Avery clearly makes the case that it was McPherson who deserves credit for the megachurch movement, and the political strength exhibited by the religious right, and figures such as James Dobson.
Eighty years ago, fundamentalism floundering. It was on the ropes, after taking an uppercut to the jaw from the Scopes Trial, and repeated attacks from liberal theologians like Fosdick, making claims that modern science invalidated the fundamentalist theology. McPherson and her allies reshaped the "old-time religion" and found new ways to promote it and connect it to changes happening in mainstream American culture.
Avery's book is well-researched, without being overly pedantic, or unnecessarily scholarly.
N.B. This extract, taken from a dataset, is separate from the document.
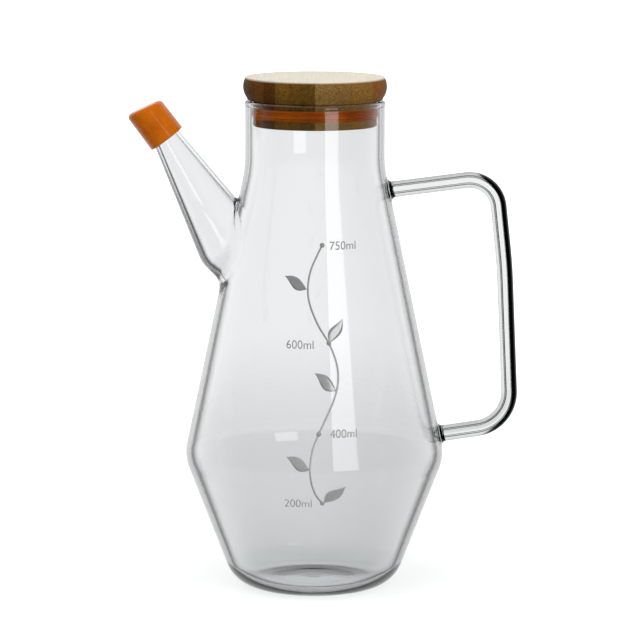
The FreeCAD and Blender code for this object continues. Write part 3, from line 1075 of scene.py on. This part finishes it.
def white_table():
    """Matt white board that fades to plain white. Its far part doesn't show through the
    glass, and no part of it shows in the mirror-like skins."""
    material, nodes, links, board = new_material("white_table")
    board.inputs["Base Color"].default_value = TABLE_COLOUR
    board.inputs["Roughness"].default_value = 0.9
    board.inputs["Specular IOR Level"].default_value = 0.0
    light_path = nodes.new("ShaderNodeLightPath").outputs
    coordinates = nodes.new("ShaderNodeTexCoord").outputs["Object"]
    distance = nodes.new("ShaderNodeVectorMath")
    distance.operation = "LENGTH"
    links.new(coordinates, distance.inputs[0])
    far = ranged(nodes, links, distance.outputs["Value"], TABLE_NEAR, TABLE_FAR, smooth=True)
    glow = ranged(nodes, links, far, 0.0, 1.0, TABLE_NEAR_GLOW, 1.0)
    seen = shader_math(nodes, links, "MULTIPLY", light_path["Is Camera Ray"], glow)
    board.inputs["Emission Color"].default_value = (1, 1, 1, 1)
    links.new(seen, board.inputs["Emission Strength"])
    glossy = light_path["Is Glossy Ray"]
    refracted = light_path["Is Transmission Ray"]
    through = shader_math(nodes, links, "MULTIPLY", refracted, far)
    mirrored = shader_math(nodes, links, "SUBTRACT", glossy, refracted, True)
    passing = shader_math(nodes, links, "MAXIMUM", through, mirrored)
    clear = nodes.new("ShaderNodeBsdfTransparent")
    return split_shader(material, nodes, links, passing, board, clear)


def room(scene):
    """White behind the pot, and dim in front of it to the mirror-like skins."""
    world = bpy.data.worlds.new("room")
    scene.world = world
    world.use_nodes = True
    nodes = world.node_tree.nodes
    links = world.node_tree.links
    nodes.clear()
    output = nodes.new("ShaderNodeOutputWorld")
    light_path = nodes.new("ShaderNodeLightPath").outputs
    direction = nodes.new("ShaderNodeTexCoord").outputs["Generated"]
    parts = nodes.new("ShaderNodeSeparateXYZ")
    links.new(direction, parts.inputs["Vector"])

    def chosen(switch, otherwise, value):
        mix = nodes.new("ShaderNodeMix")
        links.new(light_path[switch], mix.inputs["Factor"])
        for socket, source in ((mix.inputs["A"], otherwise), (mix.inputs["B"], value)):
            if isinstance(source, float):
                socket.default_value = source
            else:
                links.new(source, socket)
        return mix.outputs["Result"]

    back = parts.outputs["Y"]
    level = ranged(nodes, links, back, 0.0, 0.6, ROOM_MIRRORED_FRONT, ROOM_MIRRORED_BACK)
    mirrored = chosen("Is Glossy Ray", ROOM_DIFFUSE, level)
    behind = ranged(nodes, links, back, -0.3, 0.6, ROOM_FRONT, ROOM_THROUGH)
    straight = chosen("Glossy Depth", ROOM_THROUGH, behind)
    through = chosen("Is Transmission Ray", mirrored, straight)
    background = nodes.new("ShaderNodeBackground")
    background.inputs["Color"].default_value = (1, 1, 1, 1)
    links.new(chosen("Is Camera Ray", through, ROOM_SEEN), background.inputs["Strength"])
    links.new(background.outputs["Background"], output.inputs["Surface"])


def soft_light(name, place, target, size, watts, mirrored):
    """A rectangular lamp; one that isn't mirrored only lights the table and the pieces."""
    lamp = bpy.data.lights.new(name, "AREA")
    lamp.shape = "RECTANGLE"
    lamp.size = size[0]
    lamp.size_y = size[1]
    lamp.energy = watts
    holder = bpy.data.objects.new(name, lamp)
    bpy.context.scene.collection.objects.link(holder)
    holder.location = place
    holder.rotation_euler = (target - place).to_track_quat("-Z", "Y").to_euler()
    holder.visible_camera = mirrored
    holder.visible_transmission = mirrored
    holder.visible_glossy = mirrored


table_form = bmesh.new()
bmesh.ops.create_grid(table_form, x_segments=1, y_segments=1, size=TABLE_REACH)
table_mesh = bpy.data.meshes.new("table")
table_form.to_mesh(table_mesh)
table_form.free()
table = bpy.data.objects.new("table", table_mesh)
bpy.context.scene.collection.objects.link(table)
table.location.z = -0.05 * MM
table_mesh.materials.append(white_table())

room(bpy.context.scene)
pot_middle = Vector((0, 0, 0.12))
level_middle = Vector((0, 0, SOFT_LIGHT_PLACE.z))
soft_light("tall_soft_light", SOFT_LIGHT_PLACE, level_middle, SOFT_LIGHT_SIZE, SOFT_LIGHT_WATTS, True)
soft_light("overhead", OVERHEAD_PLACE, pot_middle, (1.0, 1.0), OVERHEAD_WATTS, False)
soft_light("front_right", FRONT_RIGHT_PLACE, pot_middle, (0.7, 0.7), FRONT_RIGHT_WATTS, False)

camera_data = bpy.data.cameras.new("camera")
camera_data.lens = LENS
camera_data.sensor_width = 36
camera = bpy.data.objects.new("camera", camera_data)
bpy.context.scene.collection.objects.link(camera)
back_off = Vector((0, -math.cos(CAMERA_PITCH), math.sin(CAMERA_PITCH))) * CAMERA_DISTANCE
look = Matrix.Rotation(math.pi / 2 - CAMERA_PITCH, 4, "X") @ Matrix.Rotation(CAMERA_ROLL, 4, "Z")
camera.matrix_world = Matrix.Translation(CAMERA_TARGET + back_off) @ look
bpy.context.scene.camera = camera
bpy.context.scene.view_settings.view_transform = "Standard"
This isn't to say that it doesn't hold up well as a strong source of historical documentation.
He takes a very even-handed approach to an important 20th century figure, one that is sadly underrepresented in the 21st century, and should be, given the importance of who she was, and what she represented, particularly her role model for women, as a religious and cultural pioneer.
The book should appeal to anyone wanting to broaden their understanding of America and early 20th century history. It also is a very strong work on the phenomenon of urban growth in the last century, particularly Los Angeles, and its ascendancy to becoming one of the nation's great cities.
From A Secular View
I've read the books on ASM by Blumhofer and Epstein and prefer them both more than this one. "Storming Heaven" is good too. This one was from a more political viewpoint, in which some good points were made, but it was hard to tell whether he's on Aimee's side or not. But it is nonbiased writing. The fundamental/political mix written about is still relevant and active in today's America. She was a leader there is no doubt.